What constitute as a Trademark? Well Sri Lankan National Intellectual Property Office answers this question as "A mark may consists of a word(s), a symbol(s), a device(s), letters, numerals, a name, surname or geographical name, a combination or arrangement of colors and shapes of goods or containers etc. A mark should be a visible and a distinctive sign and it should always be capable of distinguishing the goods or services of different enterprises”.
Once you register a trademark, only you will be able to legally use that Trademark and from there onwards, the ™ or ® symbol will appear next to your design, logo or words. However, your Trademark could be used by external parties but only with your permission. Furthermore, the use of similar looking trademarks (Logos, Slogans, Product names) are prohibited as well. Sometimes companies tend to have more than One Trademark under its name.
Trademarking in Sri Lanka could summarized in to two steps :
Submitting Application Forms: First you are advised to conduct an Intellectual Property Search to ensure that no other company has a similar property as you. Then we move in to the providing documents needed to the National Intellectual Property Office by Submitting the name, address and a complete list of products & services provided in the business according to NICE Classification. However, if you are a foreign entity or someone else is filling the documents on behalf of you, Letter of Appointment of Attorney will also have to be filed. You will be asked to submit six (6) hard copies of your trademark or a Scanned Copy and if your trademark isn’t in English, you will have to provide a translation of your trademark. Finally, If you have already applied for a trademark in another country, you should submit a certified copy or the application of the said trademark.
The Registration process : Following the first step, you will have to submit the Intellectual Property application to the National Intellectual Property Office with the trademark details (logo design/trade name) alongside your first payment. Then you will have to acquire your Filing Number from the Intellectual Property Office and start preparation for the examination stage. Furthermore, if translations are required, the documents will have to be sent to the translation department and if not, the second payment will have to be made. Then if all documentations are in order, you will have to publicly announce your trademark registration on a Governmental Gazette. With that there will be period of 3 months for any objections from the day that the announcement has been made public. If there are no objections raised during the 3 months, the trademark will be yours & you will be issued a trademark certificate.

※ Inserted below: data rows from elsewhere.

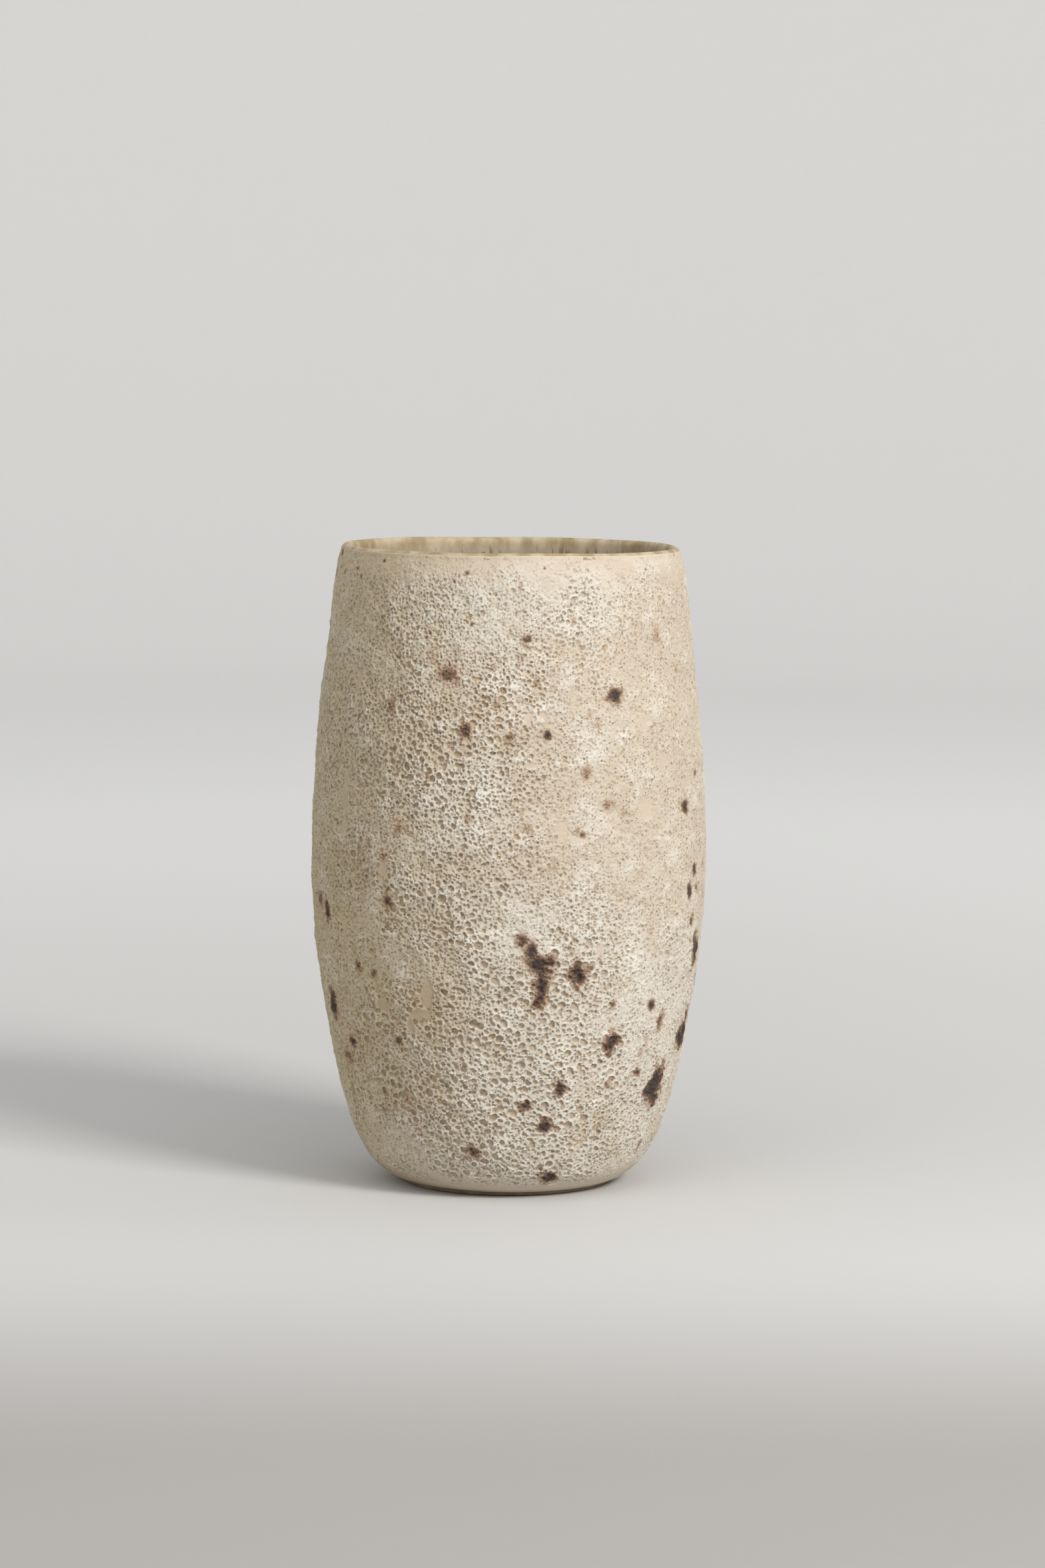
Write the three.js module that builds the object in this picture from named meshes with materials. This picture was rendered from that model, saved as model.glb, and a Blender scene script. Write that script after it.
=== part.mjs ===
// A wheel-thrown stoneware vase: one clay body, a thin slip under-coat outside it, a thick foamed
// crater glaze over the slip, and a smooth liner glaze inside that wraps over the lip.
// Millimetres, +Z up. The origin is the centre of the ring that the vase stands on.
import * as THREE from 'three';

// Driving dimensions
const HEIGHT = 170;
const BELLY_RADIUS = 52.5;
const BELLY_HEIGHT = 87;
const LIP_THICKNESS = 2.6;
const LIP_CREST_RADIUS = 43.7;
const LIP_ROUND_HEIGHT = 1.7;
const FOOT_RADIUS = 28.4;
const FOOT_INNER_RADIUS = 23.5;
const FOOT_EDGE_HEIGHT = 1.1;
const FOOT_CHAMFER = 0.5;
const FOOT_RECESS = 1.6;
const FLOOR_TOP = 8;

// Coats, measured square to the wall
const GLAZE_THICKNESS = 1.2;
const GLAZE_EDGE_THICKNESS = 0.3;
const GLAZE_TAPER_LENGTH = 9;
const GLAZE_BOTTOM = 3;
const GLAZE_TOP = 164.6;
const SLIP_THICKNESS = 0.4;
const LINER_THICKNESS = 0.4;
const COAT_GAP = 0.1;

// How finely the round shapes are cut
const TURNS = 48;
const LIP_STEPS = 6;
const OUTER_STEPS = 18;
const INNER_STEPS = 13;
const END_CROWDING = 0.7;

const lipOuterRadius = LIP_CREST_RADIUS + LIP_THICKNESS / 2;
const lipInnerRadius = LIP_CREST_RADIUS - LIP_THICKNESS / 2;
const lipBase = HEIGHT - LIP_ROUND_HEIGHT;

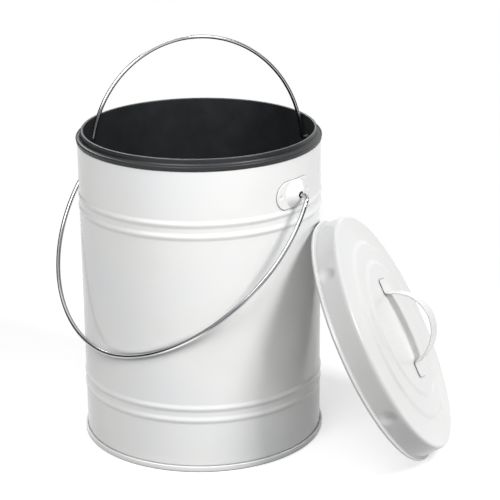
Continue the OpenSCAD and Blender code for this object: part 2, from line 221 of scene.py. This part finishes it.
# left between pieces that are folded or welded together
fixed_gap = 0.1
seam_r = wall_r + 1.8
seam_top, seam_slot = 4.6, 1.3
foot_bevel, foot_round, top_round = 0.6, 1, 0.7
leg_r = wall_r - 2 * sheet - fixed_gap
panel_edge, panel_lift = 5.4, 1.5
step_in, step_out = 75, 79
panel = [(0, panel_edge + panel_lift), (step_in, panel_edge + panel_lift),
         (step_out, panel_edge), (leg_r, panel_edge)]
seam = [(leg_r, foot_bevel), (leg_r + foot_bevel, 0)]
seam += arc(seam_r - foot_round, foot_round, foot_round, -90, 0, 8)
seam += arc(seam_r - top_round, seam_top - top_round, top_round, 0, 90, 8)
seam += [(wall_r + fixed_gap, seam_top), (wall_r + fixed_gap, seam_slot)]
seam += [(leg_r + sheet, seam_slot)]
panel_top = [(r, z + sheet) for r, z in reversed(panel[:3])]
base_outline = supported(panel + seam + [(leg_r + sheet, panel_edge + sheet)] + panel_top)
base = grid_mesh("base_seam_and_panel", spun(base_outline, 288))
base.data.materials.append(coat)
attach(base, "bin")
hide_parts("base_pan")

# ---- Ears ----
# Each ear is a pressed steel plate with rounded ends, curved to the wall and spot-welded to it
# at two small dimples. Its rim stands a hair off the wall, and the coat's painted shade draws a
# thin dark line round it. The domed boss in its middle has a hole at its tip for the wire.

pivot_z = 214.3
plate_t = 0.9
plate_half, plate_end = 8.6, 11.2
# the plate is cut straight at its foot, just above the upper bead
ear_foot = upper_beads + half_pitch + 3.1 + fixed_gap
edge_round = 0.6
boss_r, boss_out, boss_blend = 10, 5.4, 4.0
boss_ball = (boss_r ** 2 + boss_out ** 2) / (2 * boss_out)
weld_at, weld_r, weld_deep = 15.4, 2.1, 0.6
# the hole is 1.8 mm in radius, drawn wider so that its dark ring shows round the wire
hole_r = 2.6
rim_gap = 0.35


def ear_edge(turn):
    """Distance from the boss to the plate's outline in the direction turn, along the wall."""
    x, y = math.cos(turn), math.sin(turn)
    reach = plate_end / max(abs(y), 1e-6)
    if abs(x) * reach > plate_half:
        b = plate_half * abs(x)
        reach = b + math.sqrt(b * b - plate_half ** 2 + plate_end ** 2)
    if y < 0:
        reach = min(reach, (pivot_z - ear_foot) / -y)
    return reach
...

An important thing to remember is that, as said above, once your trademark is approved by the National Intellectual Property Office, it will be publicly announced in a Government Gazette. If there are no objections raised within the stipulated deadline of 3 months, your application will be processed as usual and you will be issued a trademark certificate. However, if any entity or party has any objection to your trademark, a claim will be noted against your new trademark. Then if your trademark is not approved due to the opposition or any other reason, you will be notified by the Registrar from the National Intellectual Property Office. With the dismissal, you can file a written appeal against the rejection within a month and based on your appeal the registrar will take necessary considerations & amendments to your trademark or reject your application altogether. However, if needed, you will be granted a date for your hearing at a Court of Law to make your case.
To be fully efficient and effective your trademark should be memorable and resonate strongly with your target audience in addition to being totally unique and catchy from what’s out there already. Many consider trademarking to be synonymous with Branding. A good trademark will be etched into your consumers subconscious. Your trademark is a useful tool which can be used to show a unique trait and weave an emotional story to capture consumer’s attention and make your company and its products & services to standout from the rest. An important aspect to consider during this age of technology, is that when trademarking a logo is whether it fits the social media aesthetic, for an example, often logos with long wordings or extra elements have to be cropped out or redesigned in a more fitting manner to be portrayed within the company’s social media platforms.
Trademarking gives your company the ownership in specific locations whether it’s provincial, district, regional, city, or even nationwide in which case you retain the exclusive right to mark and package your products while prohibiting anyone else from using your logo, name, slogan, etc. in that particular location. However, your trademark is only protected in the country that the trademark is registered in. Another important thing to note about Trademarks is that, unlike Patents, Trademarks can be renewed every 10 years, meaning that the owner(s) of the trademark retains the rights indefinitely to said Trademark.